I Want More
Once, Eva and I went to the health care unit to serve communion. It was always a meaningful experience. We always saved one room for last. Two elderly ladies, once Southern Belles, occupied it. We knew exactly what was coming.
One of the ladies would cuss us out like a proverbial sailor and make it very clear that she didn’t want any of that “— nasty bread and juice.” We would move to the other side of the room, pray, say the words of institution, and serve her anyway—first breaking off a piece of bread from the homemade loaf. But one piece was never enough.
She would holler for more and even try to grab the loaf. Eva or I would gently explain that one bite of bread was enough, but she didn’t quite understand.
Tonight, I will think of that woman who couldn’t get enough bread. And I realize that I, too, want more.

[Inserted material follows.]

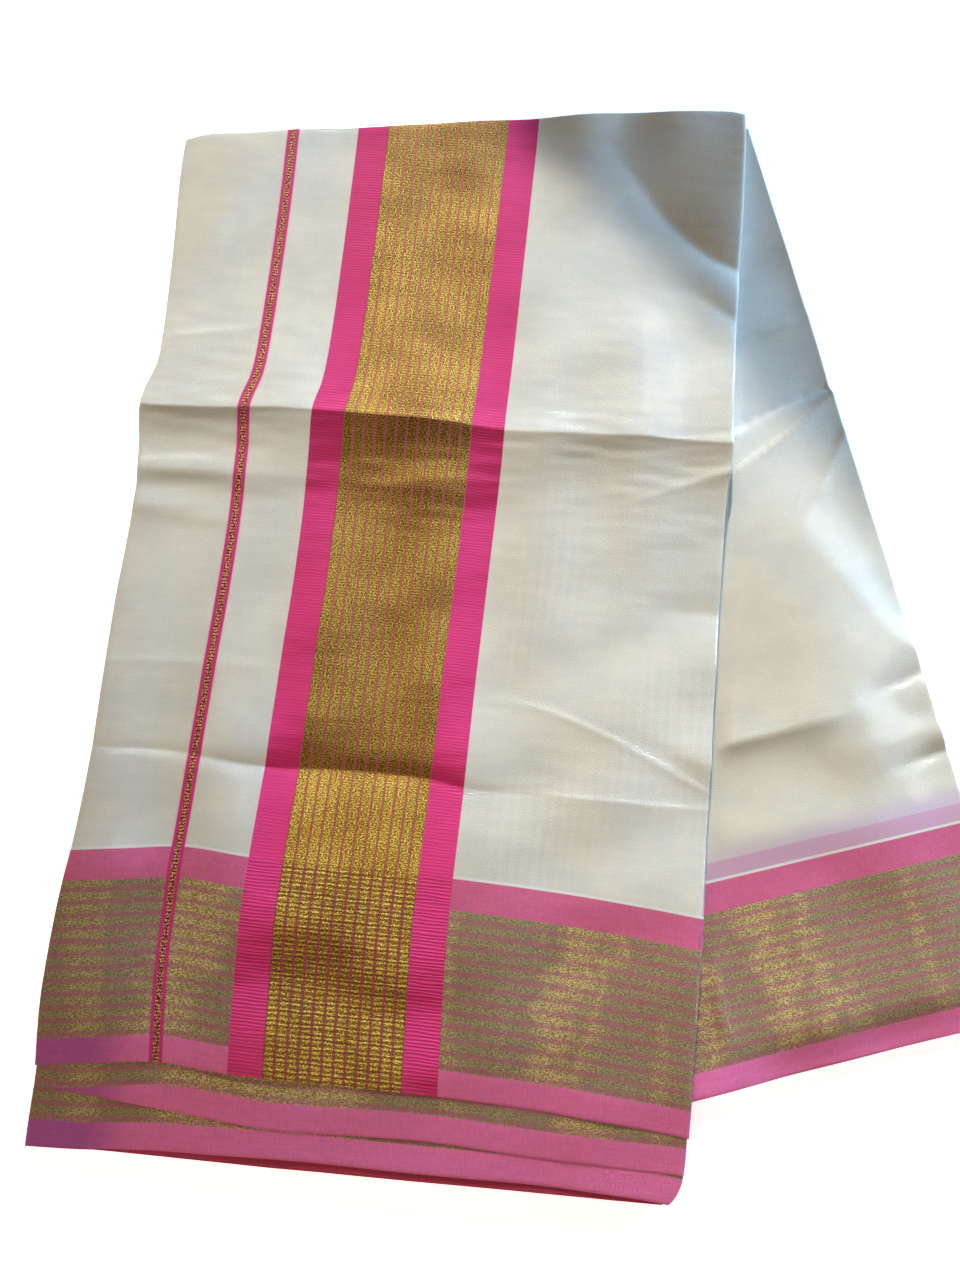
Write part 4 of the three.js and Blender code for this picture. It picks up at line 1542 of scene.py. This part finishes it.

I want more ashes on my forehead, because Ash Wednesday is a sobering time of self-reflection—and I have a lot to reflect upon. The ashes are made from the palms we carried in on last year’s Palm Sunday. We go from shouting Hallelujah to hearing, “From dust you have come, and to dust you shall return.”
Bam….We come face to face with our mortality, our fragility, and our broken relationship with God and one another.
Like the lady in the nursing home, I want more. I want to take the jar of ashes home and spread them across my forehead. But one small, dirty cross is enough, because I know that in forty days I will stand before an empty cross—and God will have made me whiter than snow.